Sidewalks, roads and bridges
In Gateway East, CCDC expects to invest in streetscape improvements, utility lines, lighting and riverbank restoration.
The Lusk District, just south of the river and across Capitol Boulevard from Boise State University, would get sidewalks, curbs and gutters. Shoreline Drive might be extended from just west of 13th Street, where it stops now, east to 11th Street. CCDC hopes for at least one new bridge for bicycles, scooters and pedestrians to connect the Lusk District to the north side of the river, possibly at La Pointe Street or Dale Street.
The agency hopes this spurs the construction of new buildings, primarily apartments and condominiums.

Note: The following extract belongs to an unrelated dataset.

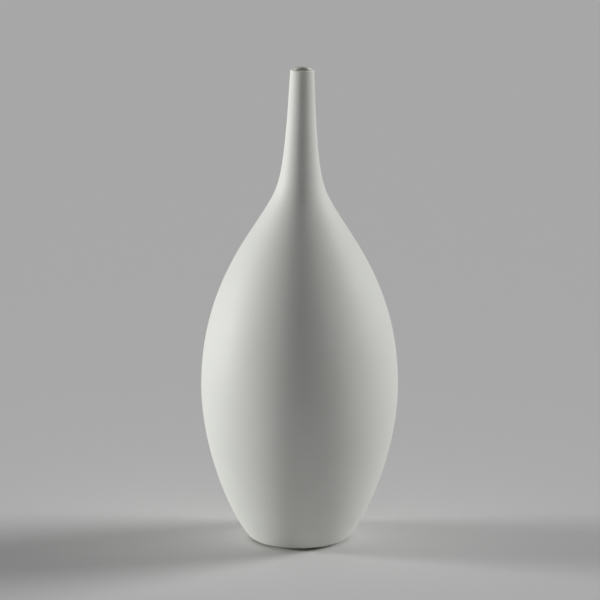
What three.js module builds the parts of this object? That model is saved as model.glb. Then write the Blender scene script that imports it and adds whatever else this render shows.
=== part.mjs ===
// A ceramic bud vase: one slip-cast, fired shell whose egg-shaped body draws in to a slim neck, standing on
// four self-adhesive felt pads. Units are millimetres, +Z is up, and the origin is the centre of the base, on
// the surface that the vase stands on. Outlines are (radius, height), turned about the vertical axis.
import * as THREE from "three";

const { degToRad, lerp, smoothstep } = THREE.MathUtils;

const OVERALL_HEIGHT = 400;

// Felt pads, stuck to the flat of the foot ring
const PAD_COUNT = 4;
const PAD_RADIUS = 4.5;
const PAD_THICKNESS = 1.5;
const PAD_BEVEL = 0.3;

// Foot of the shell: a flat ring with a rounded outer edge, round a shallow, slightly domed recess
const FOOT_PLANE = PAD_THICKNESS;
const FOOT_RADIUS = 38;
const FOOT_EDGE_ROUND = 7;
const RING_INNER_RADIUS = 27;
const RECESS_DEPTH = 2.8;
const RECESS_DOME = 0.4;
const RECESS_SIDE_WIDTH = 6;

// Lip: the wall ends in a full round
const LIP_RADIUS = 9.7;
const LIP_ROUND = 1.3;

// Stations up the outer wall. A lean is the wall's angle from vertical in degrees, positive where the wall
// spreads as it rises and negative where it draws in. The pulls say for about how far below and above the
// station the wall keeps that direction.
const FOOT = { lean: 37, pullAbove: 29 };
const BELLY = { radius: 81.6, height: 132, lean: 0, pullBelow: 50, pullAbove: 57 };
const SHOULDER = { radius: 43.9, height: 258, lean: -32, pullBelow: 34.5, pullAbove: 32.5 };
const NECK_ROOT = { radius: 17.2, height: 310, lean: -12.3, pullBelow: 17.3, pullAbove: 23.8 };
const LIP = { lean: -4, pullBelow: 12 };

// Inside: the wall's thickness, the floor, and the share of the foot-to-belly stretch that the rounded corner
// between wall and floor takes up
const BODY_WALL = 4;
const LIP_WALL = 2 * LIP_ROUND;
const FLOOR_HEIGHT = 9.5;
const FLOOR_CORNER_SHARE = 0.14;
const FLOOR_CORNER_RUN = 1.5; // length of the corner along the floor, over its height up the wall

// Flat facets round the axis, and straight steps along each curve of the outlines
const SHELL_SIDES = 48;
const PAD_SIDES = 24;
const STEPS = {
  footEdge: 4,
  footToBelly: 10,
  bellyToShoulder: 9,
  shoulderToNeck: 7,
  neckToLip: 6,
  lipHalf: 4,
  corner: 5,
};

const MATTE_GLAZE = new THREE.MeshStandardMaterial({ color: 0xe4e4df, roughness: 0.6, metalness: 0 });
const FELT = new THREE.MeshStandardMaterial({ color: 0xb9b4a8, roughness: 0.95, metalness: 0 });

const point = (radius, height) => new THREE.Vector2(radius, height);

// The point at this angle on a round, in degrees anticlockwise from straight out.
function onRound(centre, radius, degrees) {
  const angle = degToRad(degrees);
  return point(centre.x + radius * Math.cos(angle), centre.y + radius * Math.sin(angle));
}

// Points along a round from one angle to another, without the first, where the outline already is.
function arc(centre, radius, from, to, steps) {
  return Array.from({ length: steps }, (_, i) => onRound(centre, radius, lerp(from, to, (i + 1) / steps)));
}

const footEdgeCentre = point(FOOT_RADIUS, FOOT_PLANE + FOOT_EDGE_ROUND);
const lipCentre = point(LIP_RADIUS - LIP_ROUND, OVERALL_HEIGHT - LIP_ROUND);

// A station with its point on the wall and the wall's direction there, upwards.
function placed(station, at = point(station.radius, station.height)) {
  const angle = degToRad(station.lean);
  return { ...station, at, up: point(Math.sin(angle), Math.cos(angle)) };
}

const foot = placed(FOOT, onRound(footEdgeCentre, FOOT_EDGE_ROUND, -FOOT.lean));
const belly = placed(BELLY);
const shoulder = placed(SHOULDER);
const neckRoot = placed(NECK_ROOT);
const lip = placed(LIP, onRound(lipCentre, LIP_ROUND, -LIP.lean));

// The smooth stretch of wall from one station up to the next.
function stretch(lower, upper, steps) {
  const leaves = lower.at.clone().addScaledVector(lower.up, lower.pullAbove);
  const arrives = upper.at.clone().addScaledVector(upper.up, -upper.pullBelow);
  return { curve: new THREE.CubicBezierCurve(lower.at, leaves, arrives, upper.at), steps };
}

const footToBelly = stretch(foot, belly, STEPS.footToBelly);
const wall = [
  footToBelly,
  stretch(belly, shoulder, STEPS.bellyToShoulder),
  stretch(shoulder, neckRoot, STEPS.shoulderToNeck),
  stretch(neckRoot, lip, STEPS.neckToLip),
];

// The wall keeps the body's thickness up to the shoulder, and thins smoothly up the neck to the lip.
function wallThickness(height) {
  return lerp(BODY_WALL, LIP_WALL, smoothstep(height, shoulder.at.y, lip.at.y));
}

// The point on the inner face across the wall from a place along one stretch, and the wall's direction there.
function innerFace(curve, share) {
  const outer = curve.getPoint(share);
  const up = curve.getTangent(share);
  const thickness = wallThickness(outer.y);
  return { at: point(outer.x - up.y * thickness, outer.y + up.x * thickness), up };
}

// The inner face, from the lip down to where the floor's corner begins.
function innerWall() {
  return wall.toReversed().flatMap(({ curve, steps }) => {
    const end = curve === footToBelly.curve ? FLOOR_CORNER_SHARE : 0;
    return Array.from({ length: steps }, (_, i) => innerFace(curve, lerp(1, end, (i + 1) / steps)).at);
  });
}

// The rounded inside corner, which leaves the wall in the wall's own direction and ends level with the floor.
function floorCorner() {
  const { at, up } = innerFace(footToBelly.curve, FLOOR_CORNER_SHARE);
  const alongWall = (at.y - FLOOR_HEIGHT) / up.y;
  const corner = point(at.x - up.x * alongWall, FLOOR_HEIGHT);
  const onFloor = point(corner.x - alongWall * FLOOR_CORNER_RUN, FLOOR_HEIGHT);
  return new THREE.QuadraticBezierCurve(at, corner, onFloor).getPoints(STEPS.corner).slice(1);
}

// The underside, from its centre out to the start of the foot's rounded edge.
function underside() {
  const recessTop = FOOT_PLANE + RECESS_DEPTH;
  const side = new THREE.QuadraticBezierCurve(
    point(RING_INNER_RADIUS - RECESS_SIDE_WIDTH, recessTop),
    point(RING_INNER_RADIUS - RECESS_SIDE_WIDTH / 4, recessTop),
    point(RING_INNER_RADIUS, FOOT_PLANE),
  );
  return [point(0, recessTop + RECESS_DOME), ...side.getPoints(STEPS.corner), point(FOOT_RADIUS, FOOT_PLANE)];
}

// The whole outline: underside, foot edge, outer wall, lip, inner wall, floor.
function shellOutline() {
  return [
    ...underside(),
    ...arc(footEdgeCentre, FOOT_EDGE_ROUND, -90, -FOOT.lean, STEPS.footEdge),
    ...wall.flatMap(({ curve, steps }) => curve.getPoints(steps).slice(1)),
    ...arc(lipCentre, LIP_ROUND, -LIP.lean, 90, STEPS.lipHalf),
    ...arc(lipCentre, LIP_ROUND, 90, 180 - LIP.lean, STEPS.lipHalf),
    ...innerWall(),
    ...floorCorner(),
    point(0, FLOOR_HEIGHT),
  ];
}

// A felt disc with its cut edges eased, its lower face on height 0.
function padOutline() {
  const flatRadius = PAD_RADIUS - PAD_BEVEL;
  return [
    point(0, 0),
    point(flatRadius, 0),
    point(PAD_RADIUS, PAD_BEVEL),
    point(PAD_RADIUS, PAD_THICKNESS - PAD_BEVEL),
    point(flatRadius, PAD_THICKNESS),
    point(0, PAD_THICKNESS),
  ];
}

// A turned solid. LatheGeometry turns its outline about Y, and a quarter turn about X stands it up along Z.
function turned(name, outline, sides, material) {
  const mesh = new THREE.Mesh(new THREE.LatheGeometry(outline, sides).rotateX(Math.PI / 2), material);
  mesh.name = name;
  return mesh;
}

// One pad, midway across the flat of the foot ring. The first is an eighth of a turn from +X.
function makePad(index) {
  const pad = turned(`felt_pad_${index + 1}`, padOutline(), PAD_SIDES, FELT);
  const ringMiddle = (FOOT_RADIUS + RING_INNER_RADIUS) / 2;
  const angle = ((index + 0.5) / PAD_COUNT) * 2 * Math.PI;
  pad.position.set(ringMiddle * Math.cos(angle), ringMiddle * Math.sin(angle), 0);
  return pad;
}

const vase = new THREE.Group();
vase.add(turned("vase_shell", shellOutline(), SHELL_SIDES, MATTE_GLAZE));
for (let index = 0; index < PAD_COUNT; index++) vase.add(makePad(index));

export default vase;
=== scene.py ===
import math

import bpy
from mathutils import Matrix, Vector, noise


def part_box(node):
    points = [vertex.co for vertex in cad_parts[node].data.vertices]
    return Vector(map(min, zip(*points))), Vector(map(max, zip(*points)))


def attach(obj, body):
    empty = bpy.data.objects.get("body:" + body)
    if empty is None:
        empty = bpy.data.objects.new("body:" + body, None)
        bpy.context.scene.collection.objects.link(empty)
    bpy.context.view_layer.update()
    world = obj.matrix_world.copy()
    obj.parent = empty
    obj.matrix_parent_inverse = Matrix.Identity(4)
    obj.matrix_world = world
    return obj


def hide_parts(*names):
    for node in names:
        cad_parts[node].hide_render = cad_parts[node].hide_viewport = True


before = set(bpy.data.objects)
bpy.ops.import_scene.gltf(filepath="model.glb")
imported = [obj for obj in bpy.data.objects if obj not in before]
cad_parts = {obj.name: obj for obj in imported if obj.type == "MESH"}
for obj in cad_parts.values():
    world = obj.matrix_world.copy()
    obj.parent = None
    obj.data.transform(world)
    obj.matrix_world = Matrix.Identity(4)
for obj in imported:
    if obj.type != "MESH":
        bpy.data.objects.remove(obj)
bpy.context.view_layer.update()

MM = 0.001

# ---------------------------------------------------------------- the shell's sizes

shell_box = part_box("vase_shell")
FOOT_PLANE = shell_box[0].z
OVERALL_HEIGHT = shell_box[1].z
BELLY_RADIUS = shell_box[1].x

# The foot: a flat ring with rounded edges, round a shallow, slightly domed recess
FOOT_RADIUS = 38 * MM
FOOT_EDGE_ROUND = 7 * MM
RING_INNER_RADIUS = 27 * MM
RING_INNER_ROUND = 1.2 * MM
RECESS_DEPTH = 2.8 * MM
RECESS_DOME = 0.4 * MM

# The glaze stops a little above the flat of the ring, which is wiped bare
GLAZE_THICKNESS = 0.15 * MM
GLAZE_LINE = FOOT_PLANE + 0.6 * MM
GLAZE_LINE_WANDER = 0.2 * MM
GLAZE_EDGE = 0.5 * MM  # height over which the glaze thins out to nothing

# The lip: a full round
LIP_RADIUS = 9.7 * MM
LIP_ROUND = 1.3 * MM

# Stations up the outer wall: (radius, height), and the wall's lean from vertical in degrees, negative where
# it draws in as it rises. The pulls say for about how far below and above it keeps that direction.
FOOT = {"lean": 37, "pull_above": 29 * MM}
BELLY = {"at": (BELLY_RADIUS, 132 * MM), "lean": 0, "pull_below": 50 * MM, "pull_above": 57 * MM}
SHOULDER = {"at": (43.9 * MM, 258 * MM), "lean": -32, "pull_below": 34.5 * MM, "pull_above": 32.5 * MM}
NECK_ROOT = {"at": (17.2 * MM, 310 * MM), "lean": -12.3, "pull_below": 17.3 * MM, "pull_above": 23.8 * MM}
LIP = {"lean": -4, "pull_below": 12 * MM}

# Inside: the wall's thickness, the floor, and the rounded corner between them
BODY_WALL = 4 * MM
LIP_WALL = 2 * LIP_ROUND
FLOOR_HEIGHT = 9.5 * MM
FLOOR_CORNER_SHARE = 0.14  # share of the foot-to-belly stretch that the corner takes up
FLOOR_CORNER_RUN = 1.5  # length of the corner along the floor, over its height up the wall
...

What it won’t spur, at least as far as anyone can tell, is a stadium. Though developer Chris Schoen’s proposal to build a stadium at the corner of Shoreline and Americana Boulevard was the catalyst for establishing the Shoreline urban renewal district, CCDC’s plans for the district have continued since Schoen moved his sights to the West End.
‘In a perfect world’
CCDC must acquire easements, buy property or get some other type of permission to see many of its projects through.
Mike Francis, owner of Payette Brewing Co. at 733 S. Pioneer St., in the Shoreline district, said he’d at least listen if CCDC wanted to acquire some of his property to build a path or other improvement on it.
“Without actually seeing what they’re suggesting, I’d say maybe,” Francis said.
He likes the idea of adding more housing to the area, especially if it puts prospective customers within a short walk of his business. But plopping buildings down on the wide parking lots like the one on River Street just north of Payette could cause problems, he said, because the building only has about 30 of its own spaces. The company has arranged for use of the big lot.
As nice as it would be for customers to walk to Payette, Francis said, some will still drive.
“In a perfect world, it’d be great to add buildings along River Street,” he said. “But in practice, can that happen? I’m not sure.”